Objective |
Copy every line in the records below that contains the word "axes".

Records provided |
■ ■ ■

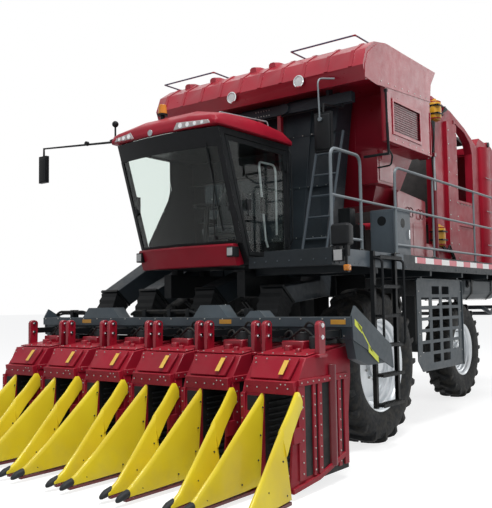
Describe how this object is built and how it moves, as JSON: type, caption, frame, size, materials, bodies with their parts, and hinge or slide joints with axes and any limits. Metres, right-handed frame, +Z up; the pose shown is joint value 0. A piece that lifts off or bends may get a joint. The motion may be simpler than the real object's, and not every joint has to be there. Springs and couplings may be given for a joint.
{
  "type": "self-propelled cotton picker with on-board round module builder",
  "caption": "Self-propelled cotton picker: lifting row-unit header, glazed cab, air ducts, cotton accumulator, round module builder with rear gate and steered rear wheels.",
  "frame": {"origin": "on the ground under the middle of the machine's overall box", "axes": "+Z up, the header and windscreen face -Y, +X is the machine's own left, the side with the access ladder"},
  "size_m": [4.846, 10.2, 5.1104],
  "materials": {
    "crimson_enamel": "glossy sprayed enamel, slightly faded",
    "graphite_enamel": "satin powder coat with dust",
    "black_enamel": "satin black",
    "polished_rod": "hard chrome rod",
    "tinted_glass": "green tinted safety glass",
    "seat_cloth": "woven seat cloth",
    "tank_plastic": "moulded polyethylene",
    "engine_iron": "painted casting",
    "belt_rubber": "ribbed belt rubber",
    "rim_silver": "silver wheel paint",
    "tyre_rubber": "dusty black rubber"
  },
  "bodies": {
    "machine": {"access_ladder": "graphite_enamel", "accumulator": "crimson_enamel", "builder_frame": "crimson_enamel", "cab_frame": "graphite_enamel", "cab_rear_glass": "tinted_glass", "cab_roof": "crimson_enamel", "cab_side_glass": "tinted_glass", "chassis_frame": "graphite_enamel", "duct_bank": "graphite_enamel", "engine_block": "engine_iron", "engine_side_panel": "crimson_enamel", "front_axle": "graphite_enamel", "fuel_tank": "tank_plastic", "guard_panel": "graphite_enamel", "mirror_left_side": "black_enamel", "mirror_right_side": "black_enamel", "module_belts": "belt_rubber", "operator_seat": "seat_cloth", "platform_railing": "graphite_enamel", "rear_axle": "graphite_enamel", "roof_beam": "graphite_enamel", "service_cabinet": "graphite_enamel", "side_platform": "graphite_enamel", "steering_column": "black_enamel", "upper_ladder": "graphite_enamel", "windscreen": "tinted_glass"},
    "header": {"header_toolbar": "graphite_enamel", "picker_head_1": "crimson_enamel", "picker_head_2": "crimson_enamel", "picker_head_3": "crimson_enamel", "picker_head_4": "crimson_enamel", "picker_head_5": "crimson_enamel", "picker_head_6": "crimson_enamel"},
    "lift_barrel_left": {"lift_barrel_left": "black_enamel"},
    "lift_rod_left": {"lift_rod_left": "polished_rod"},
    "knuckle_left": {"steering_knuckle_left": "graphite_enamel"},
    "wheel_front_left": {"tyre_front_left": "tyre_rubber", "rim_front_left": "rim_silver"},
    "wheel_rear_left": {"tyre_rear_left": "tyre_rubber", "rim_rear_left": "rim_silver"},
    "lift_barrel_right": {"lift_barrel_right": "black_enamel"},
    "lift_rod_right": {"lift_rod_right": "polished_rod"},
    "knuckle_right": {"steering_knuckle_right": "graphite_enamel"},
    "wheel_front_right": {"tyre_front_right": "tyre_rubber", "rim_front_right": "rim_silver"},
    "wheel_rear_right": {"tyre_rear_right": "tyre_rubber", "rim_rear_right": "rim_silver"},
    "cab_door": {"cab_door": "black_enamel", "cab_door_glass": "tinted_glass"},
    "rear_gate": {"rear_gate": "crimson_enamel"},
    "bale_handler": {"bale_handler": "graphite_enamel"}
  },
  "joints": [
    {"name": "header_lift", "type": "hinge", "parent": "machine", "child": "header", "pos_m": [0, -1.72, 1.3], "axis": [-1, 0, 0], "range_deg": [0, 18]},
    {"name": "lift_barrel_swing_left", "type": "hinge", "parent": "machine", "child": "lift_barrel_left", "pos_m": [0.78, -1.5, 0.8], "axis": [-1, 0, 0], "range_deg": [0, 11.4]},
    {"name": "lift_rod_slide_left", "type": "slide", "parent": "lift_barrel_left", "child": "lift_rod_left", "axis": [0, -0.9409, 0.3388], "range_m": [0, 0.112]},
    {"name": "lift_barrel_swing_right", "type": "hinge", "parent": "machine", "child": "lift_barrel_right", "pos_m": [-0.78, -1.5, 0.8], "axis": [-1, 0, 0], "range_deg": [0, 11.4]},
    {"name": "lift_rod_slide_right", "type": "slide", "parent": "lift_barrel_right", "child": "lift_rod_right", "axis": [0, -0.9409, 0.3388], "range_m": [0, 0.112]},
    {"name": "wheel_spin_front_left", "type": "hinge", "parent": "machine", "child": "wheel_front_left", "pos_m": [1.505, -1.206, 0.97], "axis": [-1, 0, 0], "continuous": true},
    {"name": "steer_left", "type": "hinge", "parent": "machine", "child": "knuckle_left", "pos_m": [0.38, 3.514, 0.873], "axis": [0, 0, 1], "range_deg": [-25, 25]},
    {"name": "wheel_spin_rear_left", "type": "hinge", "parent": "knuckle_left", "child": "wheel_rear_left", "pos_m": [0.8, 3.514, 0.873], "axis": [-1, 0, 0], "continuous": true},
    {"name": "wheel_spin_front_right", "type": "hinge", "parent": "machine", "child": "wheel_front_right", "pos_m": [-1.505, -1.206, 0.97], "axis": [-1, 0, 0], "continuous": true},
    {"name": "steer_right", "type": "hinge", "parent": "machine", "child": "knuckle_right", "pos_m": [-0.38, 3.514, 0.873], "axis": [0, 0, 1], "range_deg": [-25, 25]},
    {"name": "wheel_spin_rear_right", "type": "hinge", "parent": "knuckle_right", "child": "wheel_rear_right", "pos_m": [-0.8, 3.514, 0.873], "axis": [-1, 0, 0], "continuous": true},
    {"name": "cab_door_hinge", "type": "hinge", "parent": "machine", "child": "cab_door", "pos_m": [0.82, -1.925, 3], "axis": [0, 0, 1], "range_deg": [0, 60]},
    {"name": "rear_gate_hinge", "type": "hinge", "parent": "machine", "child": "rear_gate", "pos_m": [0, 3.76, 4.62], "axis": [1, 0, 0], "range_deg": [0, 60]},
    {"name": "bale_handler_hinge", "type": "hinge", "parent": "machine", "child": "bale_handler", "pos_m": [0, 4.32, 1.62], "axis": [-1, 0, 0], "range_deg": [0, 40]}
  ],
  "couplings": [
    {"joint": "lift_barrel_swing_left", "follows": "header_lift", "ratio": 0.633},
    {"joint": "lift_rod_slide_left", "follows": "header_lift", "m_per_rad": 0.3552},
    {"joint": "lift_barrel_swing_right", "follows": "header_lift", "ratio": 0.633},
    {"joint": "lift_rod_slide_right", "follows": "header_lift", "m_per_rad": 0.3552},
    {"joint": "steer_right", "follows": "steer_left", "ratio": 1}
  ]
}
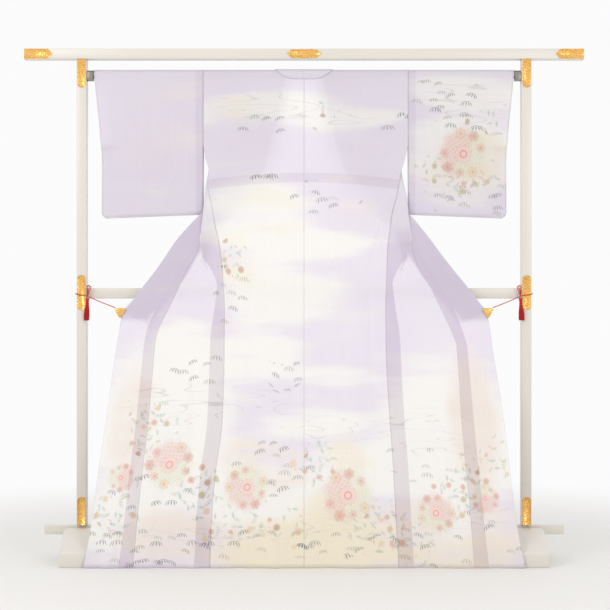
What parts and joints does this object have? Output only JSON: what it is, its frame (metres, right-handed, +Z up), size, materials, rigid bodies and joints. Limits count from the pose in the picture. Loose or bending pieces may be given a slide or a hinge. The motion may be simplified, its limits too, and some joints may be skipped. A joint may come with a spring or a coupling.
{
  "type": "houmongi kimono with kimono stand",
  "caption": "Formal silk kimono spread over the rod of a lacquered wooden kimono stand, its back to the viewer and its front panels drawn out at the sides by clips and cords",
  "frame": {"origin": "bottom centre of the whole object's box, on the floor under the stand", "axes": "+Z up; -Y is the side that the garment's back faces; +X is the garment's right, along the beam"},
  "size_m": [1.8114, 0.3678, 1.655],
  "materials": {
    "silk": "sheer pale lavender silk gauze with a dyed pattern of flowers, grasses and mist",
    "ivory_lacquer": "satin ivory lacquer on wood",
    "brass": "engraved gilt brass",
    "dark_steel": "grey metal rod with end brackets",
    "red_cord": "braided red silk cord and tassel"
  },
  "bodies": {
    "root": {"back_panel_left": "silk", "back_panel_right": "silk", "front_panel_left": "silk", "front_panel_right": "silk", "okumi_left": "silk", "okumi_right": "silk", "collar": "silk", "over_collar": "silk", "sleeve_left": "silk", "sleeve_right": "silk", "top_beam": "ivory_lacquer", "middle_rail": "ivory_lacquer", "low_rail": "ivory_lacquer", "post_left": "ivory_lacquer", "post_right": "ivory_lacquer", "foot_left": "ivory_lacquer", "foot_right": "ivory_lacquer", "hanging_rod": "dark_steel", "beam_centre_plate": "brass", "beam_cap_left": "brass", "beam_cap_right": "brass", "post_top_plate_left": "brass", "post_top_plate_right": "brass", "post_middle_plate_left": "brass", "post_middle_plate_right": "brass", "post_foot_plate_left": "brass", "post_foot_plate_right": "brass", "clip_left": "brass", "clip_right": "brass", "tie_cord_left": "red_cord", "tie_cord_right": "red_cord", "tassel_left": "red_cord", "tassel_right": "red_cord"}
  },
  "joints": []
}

■ ■ ■

Answer to this problem |
Describe how this object is built and how it moves, as JSON: type, caption, frame, size, materials, bodies with their parts, and hinge or slide joints with axes and any limits. Metres, right-handed frame, +Z up; the pose shown is joint value 0. A piece that lifts off or bends may get a joint. The motion may be simpler than the real object's, and not every joint has to be there. Springs and couplings may be given for a joint.
  "frame": {"origin": "on the ground under the middle of the machine's overall box", "axes": "+Z up, the header and windscreen face -Y, +X is the machine's own left, the side with the access ladder"},
  "frame": {"origin": "bottom centre of the whole object's box, on the floor under the stand", "axes": "+Z up; -Y is the side that the garment's back faces; +X is the garment's right, along the beam"},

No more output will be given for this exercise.